Lviv:Ukrainian authorities said the Russian military bombed an art school where about 400 people had taken refuge in the port city of Mariupol, where President Volodymyr Zelenskyy said an unrelenting siege by Russian troops would go down in history for what he said were war crimes.
Local authorities said the school’s building was destroyed and people could remain under the rubble. There was no immediate word on casualties. Russian forces on Wednesday also bombed a theater in Mariupol where civilians were sheltering, authorities have said.
“To do this to a peaceful city, what the occupiers did, is a terror that will be remembered for centuries to come,” Zelenskyy said in his nightly video address to the nation. Mariupol, a strategic port on the Azov Sea, has been under bombardment for at least three weeks and become a symbol of the horror of Russia’s war in Ukraine. Local authorities have said the siege has cut off food, water and energy supplies, and killed at least 2,300 people, some of whom had to be buried in mass graves.
Russian forces have surrounded the battered city and pushed deeper into it in recent days. Heavy fighting shut down a major steel plant and local authorities pleaded for more Western help Saturday. “Children, elderly people are dying. The city is destroyed and it is wiped off the face of the earth,” Mariupol police officer Michail Vershnin said from a rubble-strewn street in a video addressed to Western leaders that was authenticated by The Associated Press.
The fall of Mariupol, the scene of some of the war’s worst suffering, would mark a major battlefield advance for the Russians, whose advance is largely stalled outside other major cities more than three weeks into the biggest land invasion in Europe since World War II. In the capital, Kyiv, at least 20 babies carried by Ukrainian surrogate mothers are stuck in a makeshift bomb shelter, waiting for parents to travel into the war zone to pick them up. Some just days old, the babies are being cared for by nurses who cannot leave the shelter because of constant shelling by Russian troops who are trying to encircle the city.

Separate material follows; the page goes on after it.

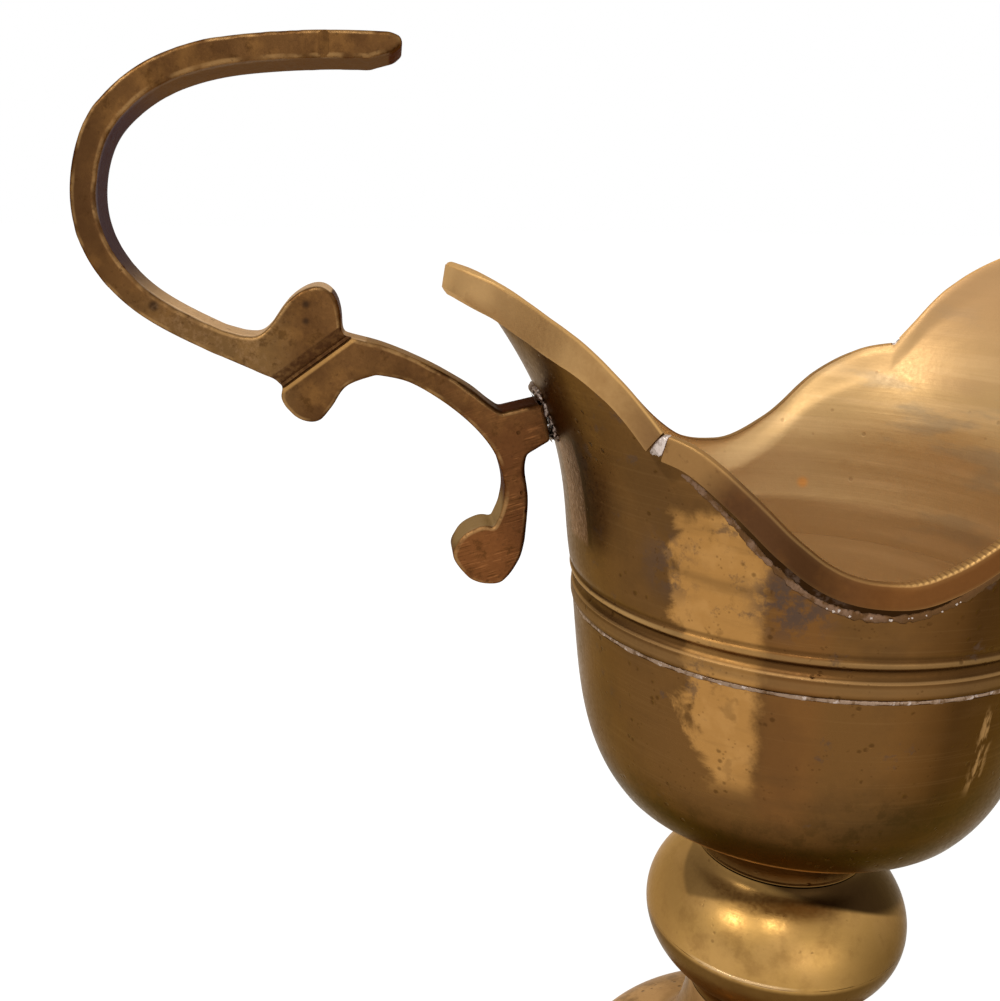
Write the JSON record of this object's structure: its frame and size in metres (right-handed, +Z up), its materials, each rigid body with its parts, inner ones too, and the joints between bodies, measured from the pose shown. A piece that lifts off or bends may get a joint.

Details also began to emerge about a rocket attack that killed as many as 40 marines in the Black Sea port city of Mykolaiv on Friday, according to a Ukrainian military official who spoke to The New York Times. It wasn’t clear how many marines were inside at the time, and rescuers continued searching the rubble of the barracks. A senior Ukrainian military official, who spoke to the Times on condition of anonymity to reveal sensitive information, estimated that as many as 40 marines were killed, which would make it one of the deadliest known attacks on Ukrainian forces during the war.
Meanwhile the Russian military reported Sunday that it had carried out a new series of strikes on Ukrainian military facilities with long-range hypersonic and cruise missiles. The Russian Defense Ministry’s spokesman, Maj. Gen. Igor Konashenkov, said a Kinzhal hypersonic missile hit a Ukrainian fuel depot in Kostiantynivka, a city near Mykolaiv. The Russian military said Saturday that it used a Kinzhal for the first time in combat to destroy an ammunition depot in Diliatyn in the Carpathian Mountains in western Ukraine.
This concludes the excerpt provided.